Heavy cost of skill shortage
Saturday, 30 May 2015
The annual flight of US$4.0 billion out of Bangladesh on account of salaries and allowances of skilled foreign workforce in the country, as disclosed by the finance minister at a meeting of the Economic Reporters Forum, is a shocking revelation. Such a drainage is what one has long been apprehensive of in view of total apathy of the authorities concerned—the University Grants Commission, the education ministry, the Planning Commission and relevant businesses which engage expatriate personnel to keep the wheels of their industries running.
But what’s about the foreigners illegally employed? The amount siphoned off by them might be more than US$4 billion as feared by officials of the National Board of Revenue, the home ministry as well as some branches of foreign banks. What is really strange is that there is still no list of foreigners working in Bangladesh due to lack of coordination among the government agencies responsible for giving work permits.
Thousands of foreigners come to Bangladesh every year with tourist or business visas, but start working in private sector including readymade garments industries, IT and other manufacturing industries, educational institutions and what not. But during their departure, they also do not pay any taxes, making a huge revenue loss for the country.
Normally, a number of government agencies including the Board of Investment, the NGO Affairs Bureau and the Bangladesh Export Processing Zones Authority approve work permits for foreigners. According to the NBR sources, quoted in media, only around 12,000 of at least 4,00,000 foreigners working in the country file tax returns every fiscal year.
The Income Tax Ordinance-1984 says, a foreign national needs to open tax file if he or she lives in the country for 90 days a year. S/he also needs to present tax clearance certificates from the NBR while crossing the immigration check posts before leaving the country.

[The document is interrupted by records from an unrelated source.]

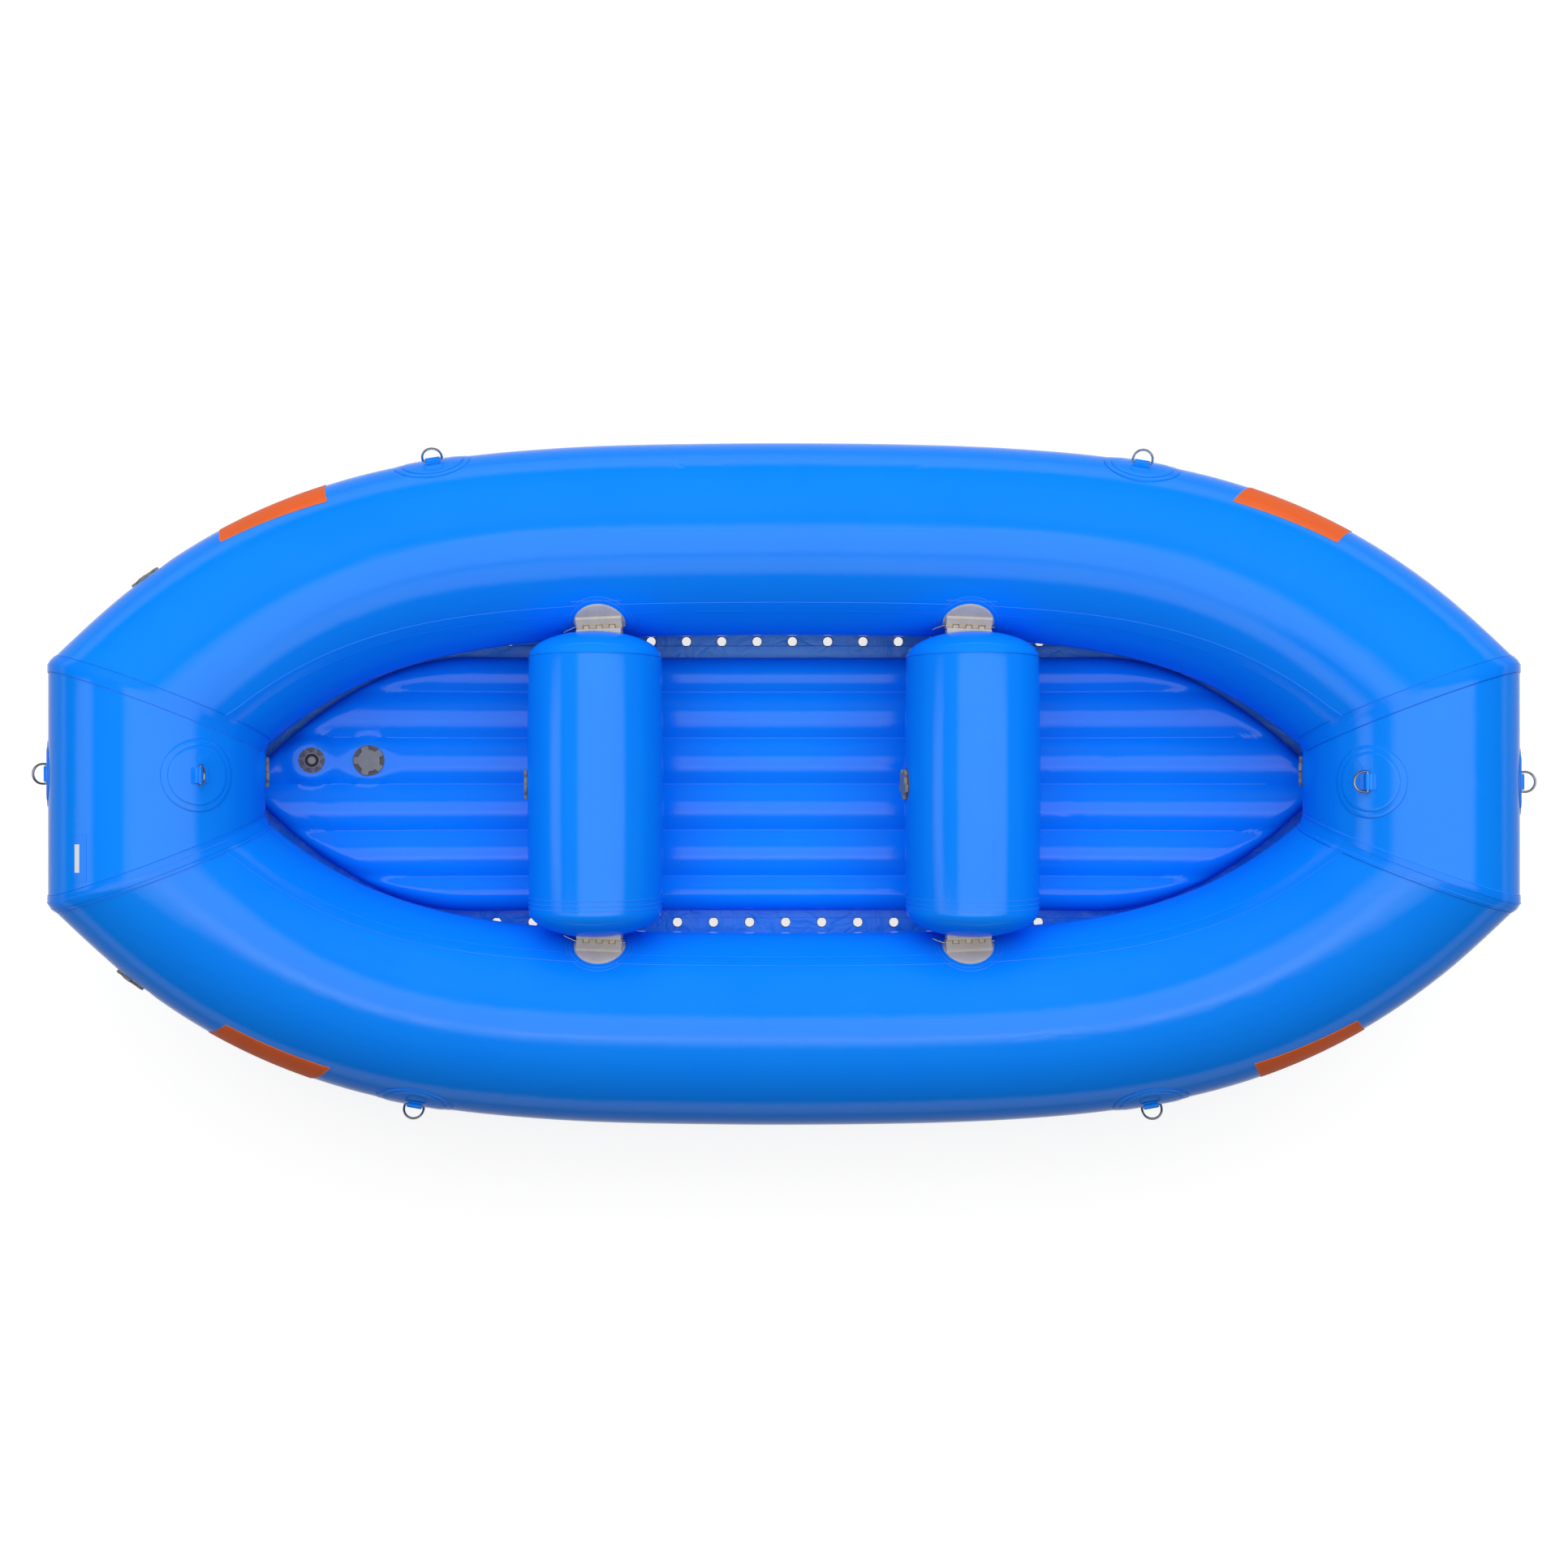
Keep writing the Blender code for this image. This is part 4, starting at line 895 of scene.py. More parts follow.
def floor_lines(x):
    """The mesh lines across a section, which draw together towards the tips."""
    width = floor_half_width(x)
    edge = max(width - FLOOR_HALF_THICKNESS, width * FLAT_SHARE)
    flat = FLOOR_HALF_WIDTH - FLOOR_HALF_THICKNESS
    pitch = BEAM_SPACING / CHAMBER_SPLITS
    lines = [k * pitch for k in range(int(flat / pitch + 0.1))] + [flat]
    row = [min(line, edge * (FLAT_SHARE + (1 - FLAT_SHARE) * k / (len(lines) - 1)))
           for k, line in enumerate(lines)]
    row += [edge + (width - edge) * math.sin(math.radians(a)) for a in range(9, 90, 9)]
    return [-y for y in reversed(row)] + row[1:]


def floor_section(x):
    width, middle = floor_half_width(x), floor_middle(x)
    lines = floor_lines(x)
    top = [Vector((x, y, middle + floor_half_height(x, y))) for y in lines]
    bottom = [Vector((x, y, middle - floor_half_height(x, y))) for y in reversed(lines)]
    return [Vector((x, -width, middle)), *top, Vector((x, width, middle)), *bottom]


half_stations = [PLAIN_STEP * k for k in range(1, PLAIN_STATIONS + 1)]
half_stations += [TAPER_START + (FLOOR_TIP - TAPER_START)
                  * math.sin(math.radians(90 * k / TAPER_STATIONS))
                  for k in range(1, TAPER_STATIONS)]
floor_rows = [floor_section(x) for x in
              [*(-x for x in reversed(half_stations)), 0.0, *half_stations]]
floor_seats = [seats["floor_valve"], seats["relief_valve"]]
floor_rows = [[drawn_level(p, floor_seats) if p.z > floor_middle(p.x) else p for p in row]
              for row in floor_rows]
tips = [Vector((side * FLOOR_TIP, 0.0, floor_middle(FLOOR_TIP))) for side in (-1, 1)]
bladder = skin("floor_bladder", floor_rows, tube_fabric, ends=tips)
hull_piece(bladder, "floor", slot="hull_fabric")
print("floor faces:", len(bladder.data.polygons))

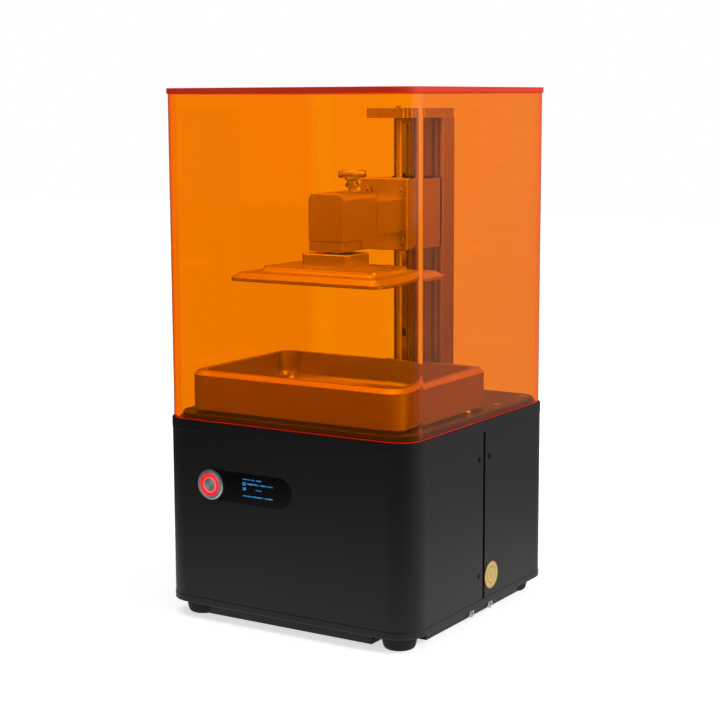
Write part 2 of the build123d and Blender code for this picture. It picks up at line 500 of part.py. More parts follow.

Earlier, the home ministry had also undertaken an initiative for setting up booths at the immigration check-posts to prevent foreigners leaving the country without showing tax clearance certificates. But the move could not yield any results as the agencies concerned were yet to reach a consensus on this matter. Once the NBR chairman, at a meeting with NBR commissioners and all its members, instructed its officials to keep foreigners under special monitoring but no progress in this regard has ever been reported.
Citizens mostly from India, Pakistan, Sri Lanka, China, Taiwan, South Korea and some European and African countries are working in the country, mostly illegally in connivance with their Bangladeshi employers under the very nose of law-enforcement authorities. But it is not really difficult for law enforcers to track travel document of foreigners just after their arrival at airports or land ports.
The foreigners are taking full advantage of acute skill shortage in the country. Sadly, none in the country seems to be moving to promote skills needed by the entrepreneurs. The University Grants Commission (UGC), the statutory apex body in higher education, has already miserably failed to assess needs of industries and other sectors in the field of skilled manpower and set higher studies in that order.
As the UGC is to “supervise, maintain, promote and coordinate university education, it is also responsible for maintaining standard and quality in all the public and private universities in Bangladesh”. The UGC has to assess, according to its mandate, the needs of the public and private universities and advise the government on various issues related to higher skill development in the country.
To go by the UGC website claim, as the statutory apex body in the field of university education, its vision is to enhance and strengthen the quality of higher education. It is also to ensure high quality education in the public and private universities, keeping in view the needs and aspirations of the people and society. It is mandated to develop the universities as centres of excellence which in turn will produce trained and skilled manpower capable of resolving socio-economic problems and contribute to economic progress and prosperity of the country.
The UGC is also to organise and motivate the universities to act as change agents so that they can create new frontiers of skills through demand-driven and innovative research to cope with the rapidly changing globalised society. But the Commission, now manned politically, has completely failed to live up to the expectations.
It is time that the UGC liaise with industries and other sectors and the Planning Commission, assess the needs of skilled personnel in the country and provide opportunities for hundreds of thousands of students pursuing higher studies under a time-bound programme. The government can take a stock of training facilities at home and oversee operation of the technical centres.
The most important task of all concerned should be to see that really capable engineers, technicians and other technical personnel pass their respective courses. Those institutions which merely sell certificates must be closed down forthwith. There can never be any compromise in quality. Any lapse in this regard will result in more drainage of foreign currencies from the country where hundreds of thousands of students undergo higher studies every year but without any positive result.